Zastanawiałem się nad tym równie dużo czasu i doszedłem do wniosku, że jest tak, ale nie dlatego, że nie mają oni szansy, lecz dlatego, że nigdy nie pomyślą o chęci dostania się do nieba. Żeby trafić do piekła trza być na serio mega złym i nienawidzić Boga i ludzi. Taka osoba nie ma szansy na niebo, bo trwa w swojej nienawiści coraz mocniej i mocniej, wiec sama z siebie nie chce opuścić piekła. To podobnie jak z upadłymi aniołami. Odrzucili Oni Boga - mimo iż wiedzieli o Jego istnieniu (no bo z nim przebywali) więc był to ich świadomy wybór.

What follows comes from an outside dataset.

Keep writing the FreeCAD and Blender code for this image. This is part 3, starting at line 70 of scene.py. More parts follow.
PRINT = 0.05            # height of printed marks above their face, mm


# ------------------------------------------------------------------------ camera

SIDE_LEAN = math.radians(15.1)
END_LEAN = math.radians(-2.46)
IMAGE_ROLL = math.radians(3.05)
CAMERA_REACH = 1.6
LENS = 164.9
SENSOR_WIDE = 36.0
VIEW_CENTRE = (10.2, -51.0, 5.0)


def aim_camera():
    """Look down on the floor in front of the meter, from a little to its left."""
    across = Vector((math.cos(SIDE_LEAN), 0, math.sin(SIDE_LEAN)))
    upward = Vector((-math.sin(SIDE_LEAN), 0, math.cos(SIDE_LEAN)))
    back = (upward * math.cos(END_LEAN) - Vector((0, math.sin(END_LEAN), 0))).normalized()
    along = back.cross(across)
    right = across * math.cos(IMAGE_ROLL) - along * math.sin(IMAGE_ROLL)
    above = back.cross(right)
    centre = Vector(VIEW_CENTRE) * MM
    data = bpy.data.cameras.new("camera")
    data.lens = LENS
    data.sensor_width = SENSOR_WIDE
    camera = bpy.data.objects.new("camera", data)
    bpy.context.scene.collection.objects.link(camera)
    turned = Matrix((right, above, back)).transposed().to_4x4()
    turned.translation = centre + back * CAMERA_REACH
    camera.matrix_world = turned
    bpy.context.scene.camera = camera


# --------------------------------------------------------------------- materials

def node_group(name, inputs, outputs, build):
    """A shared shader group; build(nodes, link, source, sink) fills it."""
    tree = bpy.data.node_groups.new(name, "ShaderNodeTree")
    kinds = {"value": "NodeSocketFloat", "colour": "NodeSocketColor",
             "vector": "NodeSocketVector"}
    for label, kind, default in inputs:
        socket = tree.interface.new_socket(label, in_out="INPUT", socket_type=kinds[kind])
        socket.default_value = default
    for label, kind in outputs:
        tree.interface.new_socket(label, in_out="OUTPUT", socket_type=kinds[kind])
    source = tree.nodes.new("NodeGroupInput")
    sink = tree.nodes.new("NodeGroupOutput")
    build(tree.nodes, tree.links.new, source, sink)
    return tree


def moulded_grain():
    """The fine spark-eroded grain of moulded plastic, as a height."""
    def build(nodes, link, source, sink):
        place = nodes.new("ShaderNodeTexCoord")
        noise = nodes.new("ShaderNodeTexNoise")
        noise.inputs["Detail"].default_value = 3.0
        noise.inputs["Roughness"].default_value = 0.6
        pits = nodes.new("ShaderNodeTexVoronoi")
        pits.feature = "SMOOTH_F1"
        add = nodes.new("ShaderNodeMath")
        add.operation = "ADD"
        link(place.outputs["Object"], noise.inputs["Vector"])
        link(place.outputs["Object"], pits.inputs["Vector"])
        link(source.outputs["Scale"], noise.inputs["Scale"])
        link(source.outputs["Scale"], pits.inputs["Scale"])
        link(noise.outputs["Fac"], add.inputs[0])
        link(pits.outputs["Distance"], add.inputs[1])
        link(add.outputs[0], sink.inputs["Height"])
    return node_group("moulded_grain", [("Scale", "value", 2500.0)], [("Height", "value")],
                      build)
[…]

Co do tego, kto trafi do piekła, to słyszałem na ten temat mnóstwo sprzecznych opinii. Niektórzy mówią, że tylko nieliczni pójdą do nieba, bo tylko nieliczni prawdziwie i w pełni wierzą w Jezusa. Inni mówią, że wszyscy pójdą do nieba, bo Jezus złożył już doskonałą ofiarę za nasze grzechy. Jeszcze inni mówią, że wystarczy wierzyć w zbawczą rolę Jezusa, a uczynki są nieistotne. Inni mówią, że trzeba jeszcze robić dobre uczynki. Jeszcze inni, że istnieje predestynacja i Bóg już z góry założył, kogo zbawi, a kogo potępi (jest to de facto pogodzenie istnienia wolnej woli z wszechwiedzą Boga). Ty mówisz, że tylko ci najgorsi pójdą do piekła. Słyszałem nawet opinię, że tylko ci, którzy do płaczu wzruszają się z powodu każdego popełnionego grzechu dostąpią zbawienia. Słyszałem też, że nawet ateiści mają szansę na zbawienie, o ile są dobrymi ludźmi i żyją moralnie. Katolicyzm (z tego co wiem) naucza, że do piekła idą ci, którzy umierają w stanie grzechu ciężkiego. Tak więc, jak to jest? Jak Bóg może nas narażać na tak istotne wątpliwości? Jak mamy nie żyć w ciągłym strachu przed piekłem?
A co do ewolucji - mylisz hipotezę z teorią. Teoria grawitacji też jest "tylko" teorią.